Lyndrea is one of her elder stepsisters. There were five sisters, now four since Yetunda was tragically caught up in an L.A. gangland shooting in September 2003.
Her mother Oracene, successfully applied for custody of Yetunda’s three children and they stay with aunties, Venus and Serena, on a regular basis. It’s no picnic.
“I give them assignments. Or I’ll call a Spanish teacher to come over and give them a lesson. Like I say, I’m an overachiever. I’m going to be the same sort of mother that my mother was.. When she gave you the eye, that was it. We were frightened. I’m only just over being frightened now.”

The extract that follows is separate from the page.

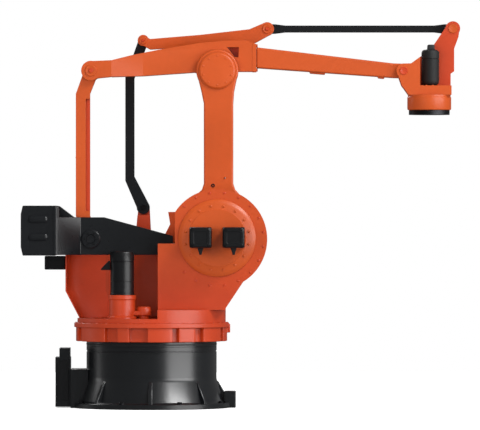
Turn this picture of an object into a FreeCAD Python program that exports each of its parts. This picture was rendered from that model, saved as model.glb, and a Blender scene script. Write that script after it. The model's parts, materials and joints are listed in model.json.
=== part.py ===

Part of the behavioural equation is her interpretation of the Jehova’s Witness religion.. “I try to be the best person I can. I try to put God first. I’m not perfect but I try. I try to be a good example to people around me. If I’m wild, that’s a bad example. I’ve had a great life because of that. I haven’t had to worry about what’s real and true because I feel I already know. I think that’s why we have so much fun.
“In tennis, we want to conquer it all. But not to the point where it makes us unhappy.” As for conquering Wimbledon 2006, last year was a stunning surprise, swimming against the tide of almost universal expectation.
This year, distinctly possible. The bounce is back. “I feel very much a part of the Wimbledon tradition. I feel part of it like Borg, McEnroe, Sampras, Navratilova, Graf. I wish I had an English accent. But if I made one up, that would be a little weird. People would think: ‘That girl’s bananas’!”
I’ve got news for Venus. But wisely decide to keep it to myself.